Your task: Nothing other than the lines from the one containing "hide_parts(node)" through the close of the entries below should be printed, each exactly.

Information supplied:
---*---

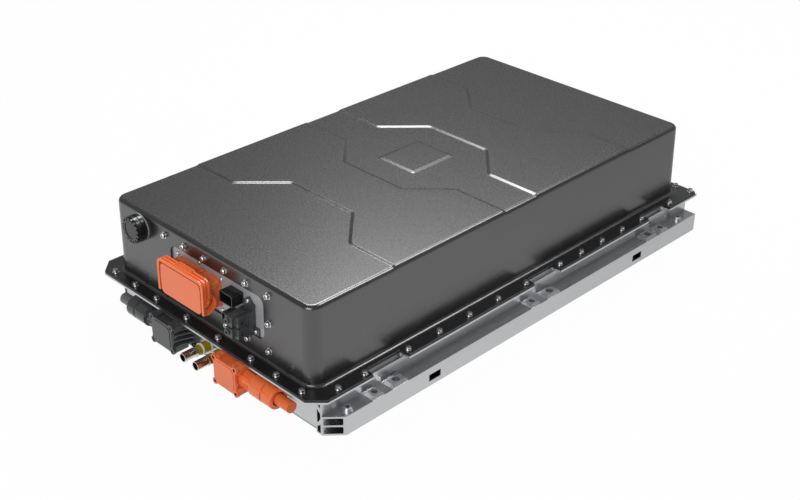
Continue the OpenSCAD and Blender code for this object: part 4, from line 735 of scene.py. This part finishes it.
def round_edges(obj, width, segments):
    """Rounds the piece's sharp edges by width in mm."""
    tool = obj.modifiers.new("round", "BEVEL")
    tool.width, tool.segments, tool.limit_method = width * MM, segments, "ANGLE"
    tool.angle_limit, tool.harden_normals = math.radians(SHARP), False
    settle(obj)
    smooth(obj.data, SHARP)
    weigh(obj)


outline = flange_side() + [(-x, y) for x, y in reversed(flange_side())]
flange = add_piece("cover_flange", plate_mesh("cover_flange", outline, *FLANGE_Z), "black_paint", "top_cover")
round_edges(flange, FLANGE_EDGE, 3)
print("flange faces:", len(flange.data.polygons))

# %% [markdown]
# ## Softened mouldings
#
# No moulded part has a knife edge: the tool is rounded, and the light runs along that rounding. A
# bevel on the solid's own triangles would catch on their diagonals. So each connector piece is copied
# from its solid, its flat faces are joined again, and a narrow bevel is laid on every sharp edge. The
# copy then stands for the solid.

# %% Round the edges of the connector mouldings
# Points this close in metres are one, and faces within this many degrees are one flat face
SAME_POINT, FLAT_WITHIN = 2e-6, 1.5


def softened(name, width, body="pack"):
    """A copy of a solid with its edges rounded by width in mm, that stands for it."""
    mesh = frame["nodes"][name].data.copy()
    work = bmesh.new()
    work.from_mesh(mesh)
    bmesh.ops.remove_doubles(work, verts=work.verts, dist=SAME_POINT)
    bmesh.ops.dissolve_limit(work, angle_limit=math.radians(FLAT_WITHIN), verts=work.verts, edges=work.edges)
    work.to_mesh(mesh)
    work.free()
    entry = next(e for e in frame["record"]["subparts"] if e["node"] == name)
    obj = add_piece(name + "_moulded", mesh, entry["material_slot"], name, body)
    round_edges(obj, width, 2)
    print(obj.name, len(obj.data.polygons), "faces")


for name in ("msd_base", "lv_header_upper", "lv_header_lower", "lv_header_side", "lv_plug", "valve_cap",
             "hv_minus_housing", "hv_minus_cover", "hv_minus_gland", "hv_minus_nut",
             "hv_plus_housing", "hv_plus_cover", "hv_plus_gland", "hv_plus_nut"):
    softened(name, 0.6)
softened("msd_plug", 0.5, "disconnect_plug")
softened("msd_lever", 0.4, "disconnect_lever")
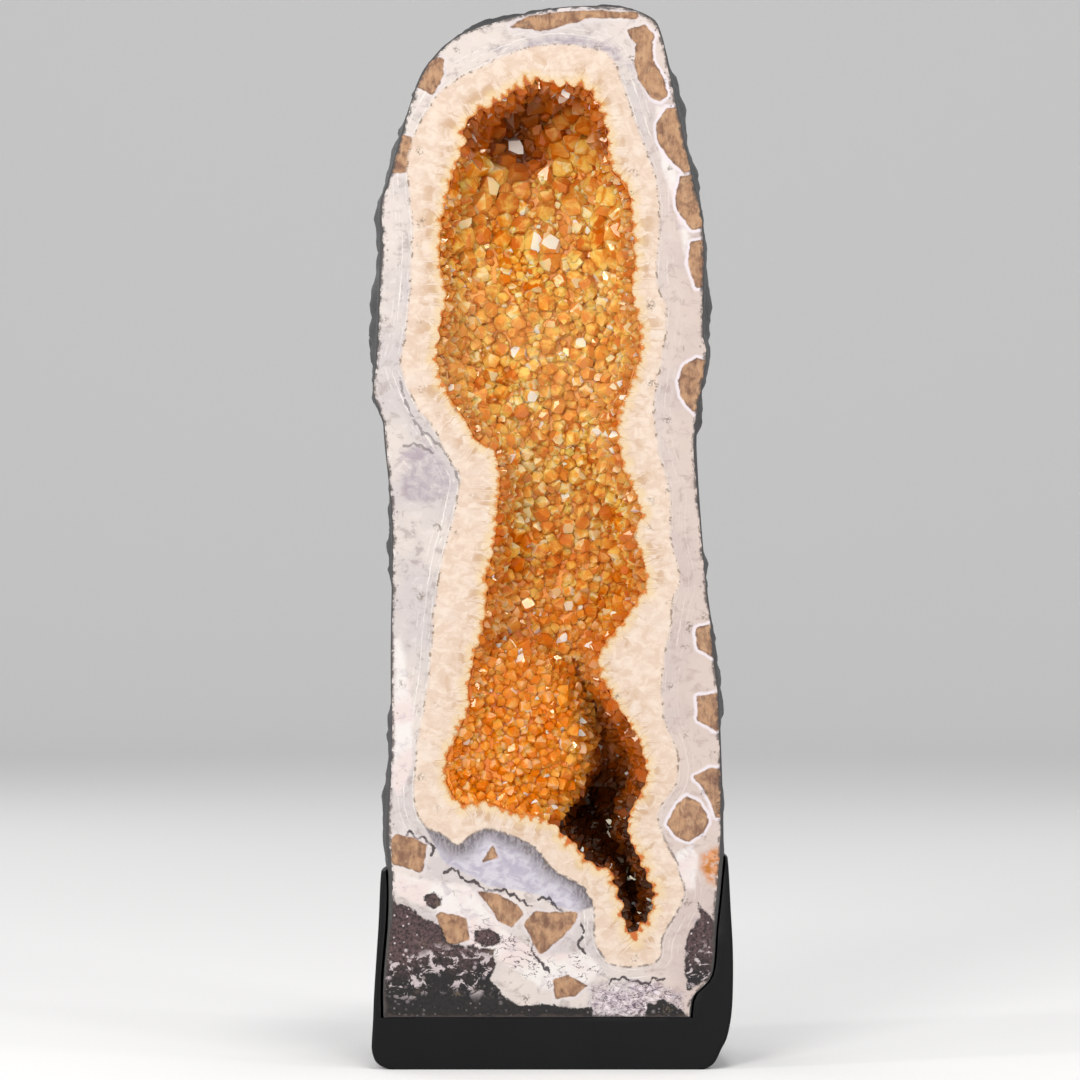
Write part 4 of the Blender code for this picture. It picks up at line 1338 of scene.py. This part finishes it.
# %% Crystal tree
def crystal_tree():
    """The node group that grows the crystals."""
    tree = bpy.data.node_groups.new("crystals on a crust", "GeometryNodeTree")
    for name, kind in (("Crust", "NodeSocketGeometry"), ("Scale", "NodeSocketFloat"),
                       ("Lean", "NodeSocketFloat"), ("Seed", "NodeSocketInt")):
        tree.interface.new_socket(name, in_out="INPUT", socket_type=kind)
    tree.interface.new_socket("Crystals", in_out="OUTPUT", socket_type="NodeSocketGeometry")
    graph = Graph(tree)
    crust_in = graph.node("NodeGroupInput", None, None, "Crust")
    grown = [crystal_layer(graph, crust_in, layer) for layer in CRYSTAL_LAYERS]
    joined = tree.nodes.new("GeometryNodeJoinGeometry")
    for layer in reversed(grown):
        tree.links.new(layer.socket, joined.inputs[0])
    real = graph.node("GeometryNodeRealizeInstances", None, {"Geometry": Value(graph, joined.outputs[0])})
    x, y, z = graph.parts(graph.node("GeometryNodeInputPosition"))
    pressed = graph.vector(x, graph.math("MAXIMUM", y, LIMIT), z)
    flush = graph.node("GeometryNodeSetPosition", None, {"Geometry": real, "Position": pressed})
    finished = graph.node("GeometryNodeSetMaterial", None, {"Geometry": flush, "Material": citrine})
    graph.fill(tree.nodes.new("NodeGroupOutput"), {"Crystals": finished})
    return tree


tree = crystal_tree()
print(len(tree.nodes), "nodes grow the crystals")


# %% Growing
def finished_mesh(thing):
    """The object's shape with its modifiers, as a plain mesh of its own."""
    bpy.context.view_layer.update()
    evaluated = thing.evaluated_get(bpy.context.evaluated_depsgraph_get())
    return bpy.data.meshes.new_from_object(evaluated)


bed = mesh_object("crystals_bed", front_layer, [crust_triangles], [0], [])
for name, values in {**tints, **zones}.items():
    store(bed.data, name, values)
identifiers = {item.name: item.identifier for item in tree.interface.items_tree if item.in_out == "INPUT"}
grow = bed.modifiers.new("grow", "NODES")
grow.node_group = tree
for name, value in (("Scale", 1.0), ("Lean", 1.0), ("Seed", 3)):
    grow[identifiers[name]] = value
crystals = add_object("citrine_crystals", finished_mesh(bed))
crystals.data.name = "citrine_crystals"
bpy.data.objects.remove(bed, do_unlink=True)
print("crystals", len(crystals.data.polygons), "triangles")

# %% [markdown]
# ## Cast foot
#
# The foot is poured round the lower end of the stone, so it is flat in front, round behind, and its
# collar rises highest at the sides and back. It is a loft through a few levels, with rounded lower
# corners, and the stone's own shape is then cut out of it.

# %% Shape of the foot
# Height, left edge, right edge, back, in millimetres
FOOT_LEVELS_MM = (
    (0, -69.5, 64.5, 54), (1.5, -73, 67.5, 57), (3.6, -75.2, 69.5, 59), (7.6, -76.5, 71.6, 60),
    (12, -76.5, 74, 60), (20, -76, 75.8, 60), (30, -75.6, 76.5, 58.5), (45, -74.6, 76.5, 56),
    (60, -73.6, 75.6, 53), (74, -73, 74.8, 50.9), (80, -72.5, 74.2, 49.8),
)
FOOT_TOP_LEFT, FOOT_TOP_RIGHT = 84 * MM, 90 * MM
FOOT_SQUARENESS = 2.5
FOOT_ROUNDING = 1.4 * MM                # of its upright front corners
FOOT_CURVE_STEPS, FOOT_FRONT_STEPS, FOOT_CORNER_STEPS = 96, 30, 5
SEAT_GAP = 0.15 * MM
SEAT_TOP = 130 * MM                     # the cutter need not be taller
SEAT_STEP, SEAT_TURNS = 3.5 * MM, 25
SEAT_AHEAD = 12 * MM                    # the cutter stands this far out of the face
FOOT_CREASE = math.radians(32)          # sharper edges of the foot stay edges


def foot_ring(level):
    """One level of the foot: flat at the front with rounded corners, and round at the back."""
    height, left, right, back = level * MM
    middle, half, deep = (left + right) / 2, (right - left) / 2, back - FRONT
    first = math.asin((FOOT_ROUNDING / deep) ** (FOOT_SQUARENESS / 2))
    turn = np.linspace(first, math.pi - first, FOOT_CURVE_STEPS + 1)
    x = np.sign(np.cos(turn)) * np.abs(np.cos(turn)) ** (2 / FOOT_SQUARENESS) * half
    y = np.sin(turn) ** (2 / FOOT_SQUARENESS) * deep
    corner = np.linspace(0, math.pi / 2, FOOT_CORNER_STEPS + 2)[1:]
    corner_x = half - FOOT_ROUNDING * (1 - np.cos(corner))
    corner_y = FOOT_ROUNDING * (1 - np.sin(corner))
    front_x = np.linspace(-corner_x[-1], corner_x[-1], FOOT_FRONT_STEPS + 1)[1:-1]
    x = np.concatenate([x, -corner_x, front_x, corner_x[::-1]])
    y = np.concatenate([y, corner_y, np.zeros(len(front_x)), corner_y[::-1]])
    tilt = (x / half + 1) / 2
    share = height / (FOOT_LEVELS_MM[-1][0] * MM)
    z = share * (FOOT_TOP_LEFT + (FOOT_TOP_RIGHT - FOOT_TOP_LEFT) * tilt)
    return np.column_stack([middle + x, FRONT + y, z])


def loft(name, rings, materials):
    """A closed body of rings of equal counts, with flat ends."""
    count = len(rings[0])
    rows = [np.arange(count) + i * count for i in range(len(rings))]
    sides = np.vstack([ring_faces(near, far) for near, far in zip(rows, rows[1:])])
    ends = [rows[0][::-1][None], rows[-1][None]]
    thing = mesh_object(name, np.vstack(rings), [sides, *ends], [0, 0, 0], materials)
    bm = bmesh.new()
    bm.from_mesh(thing.data)
    bmesh.ops.recalc_face_normals(bm, faces=bm.faces[:])
    bm.to_mesh(thing.data)
    bm.free()
    return thing


print("the foot's lowest ring has", len(foot_ring(np.array(FOOT_LEVELS_MM[0]))), "points")

# %% Paint of the foot
cast, graph, shader, place = finish_graph("dark satin paint")
streak = graph.noise(graph.scaled(place, (1, 1, 0.35)), 16, 3)
dust = graph.noise(place, 1.4, 3, 0.6)
surface_pointiness = graph.node("ShaderNodeNewGeometry", None, None, "Pointiness")
rubbed = surface_pointiness.step(0.52, 0.60) * streak.step(0.35, 0.6)
colour = graph.paint(graph.mix(streak, (8, 8, 9), (14, 14, 16)), (rubbed * 0.4, (64, 62, 61)))
graph.fill(shader, {"Base Color": colour, "Roughness": 0.44 + (streak - 0.5) * 0.2 + (dust - 0.5) * 0.1,
                    "Specular IOR Level": 0.15, "Normal": graph.bump(0.12, 0.2, dust)})
print(len(graph.tree.nodes), "nodes in the foot's paint")

# %% Foot with the stone's seat cut out
levels = smooth_path(FOOT_LEVELS_MM, closed=False, parts=4)
foot = loft("cast_foot_painted", [foot_ring(level) for level in levels], [cast])
seat_edge = stone_edge(SEAT_STEP)
seat_edge = seat_edge[seat_edge[:, 1] < SEAT_TOP]
seat_shares = depth_shares(SEAT_TURNS)[:-1]
seat_rings = [stone_ring(seat_edge, share, SEAT_GAP, fine=False) for share in seat_shares]
seat_rings.insert(0, seat_rings[0] - np.array([0, SEAT_AHEAD, 0]))
seat = loft("stone_seat", seat_rings, [])
cutting = foot.modifiers.new("cut", "BOOLEAN")
cutting.operation = "DIFFERENCE"
cutting.solver = "EXACT"
cutting.object = seat
foot_mesh = finished_mesh(foot)
foot.modifiers.clear()
foot.data = foot_mesh
bpy.data.objects.remove(seat, do_unlink=True)
foot_mesh.shade_smooth()
foot_mesh.set_sharp_from_angle(angle=FOOT_CREASE)
print("foot", len(foot_mesh.polygons), "faces")

# %% [markdown]
# ## Hand over
#
# Every piece rides on the one body, and the solid whose place it takes is hidden. The sizes of the
# solids and of the dressed part are written side by side.

# %% Pieces and sizes
for piece, node, slot in ((stone, "geode_stone", "banded_quartz"), (crystals, "crystal_crust", "citrine"),
                          (crust, "crystal_crust", "citrine"), (foot, "cast_foot", "dark_cast")):
    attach(piece, "root")
    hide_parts(node)
bpy.context.view_layer.update()
new_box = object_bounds()
boxes = {"cad": [list(corner) for corner in cad_box], "visual": [list(corner) for corner in new_box]}
for name, (low, high) in boxes.items():
    print(name, [round((b - a) / MM, 1) for a, b in zip(low, high)])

---*---

Exercise response:
    hide_parts(node)
bpy.context.view_layer.update()
new_box = object_bounds()
boxes = {"cad": [list(corner) for corner in cad_box], "visual": [list(corner) for corner in new_box]}
for name, (low, high) in boxes.items():
    print(name, [round((b - a) / MM, 1) for a, b in zip(low, high)])